Earlier, Turkish Defense Minister Hulusi Akar said there would be "heavy" consequences to any "hostile attitude or attacks".

His comments came after a spokesman for Haftar's self-styled Libyan National Army (LNA) called Turkish assets in Libya "legitimate targets", accusing Turkey of helping rival militias allied with the UN-supported government.

Haftar's forces have received aid from Egypt, the United Arab Emirates, Russia and France.

Akar said Turkey was in Libya to support "regional peace and stability". His comments were carried by the official Anadolu news agency.

He emphasised Turkey's push to support a political solution in Libya would continue and said Turkish efforts were in line with international law and agreements.

Haftar forces says Turkish drone destroyed

Tensions have been mounting between Turkey and Haftar since the Libyan strongman launched an offensive from eastern Libya to take the capital Tripoli in early April.

Anti-Haftar forces recently retook the strategic town of Gharyan in a surprise attack and a major setback for the strongman.

On Sunday, Haftar’s forces said they destroyed a Turkish drone at Tripoli's Mitiga military air base.
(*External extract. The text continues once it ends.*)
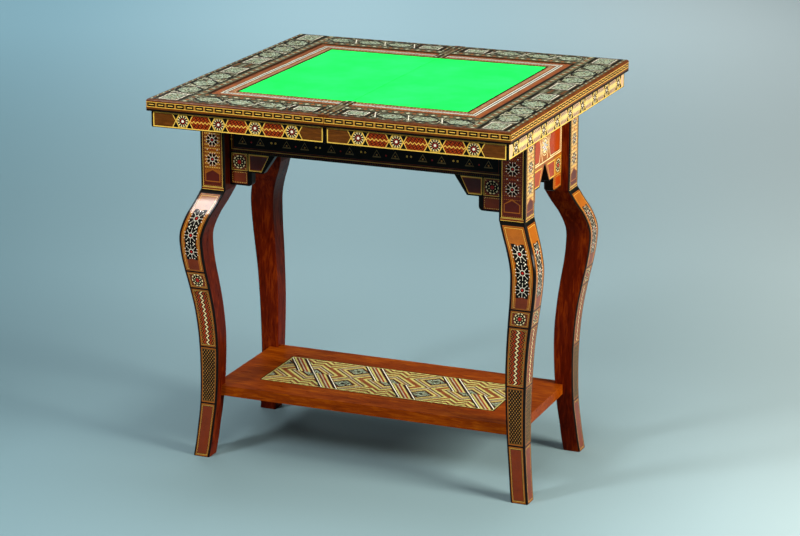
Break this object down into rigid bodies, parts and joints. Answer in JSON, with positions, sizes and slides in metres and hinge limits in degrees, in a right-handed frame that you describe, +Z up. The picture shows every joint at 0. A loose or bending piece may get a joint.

The statement posted on the Facebook page of Haftar’s war information division did not provide further details.

The airport closed after the strike but later reopened, according to its website.

Turkey has a keen interest in Libya, especially since it had been part of the Ottoman Empire until 1912 when the North African country was conquered by Italy.

Turkish President Recep Tayyip Erdogan has confirmed his country backs the internationally recognised Government of National Accord (GNA) and provides weapons to it under a "military cooperation agreement".

He told reporters on June 20 that Turkish backing had allowed Tripoli to "rebalance" the fight against Haftar.

Turkish Foreign Minister Mevlut Cavusoglu last month criticised "some countries" without naming them who were giving weapons and ammunition support to Haftar.

"They should not forget that taking sides like this, supporting military solutions rather than political solutions, will drag Libya into a long-running civil war," Cavusoglu said on May 2.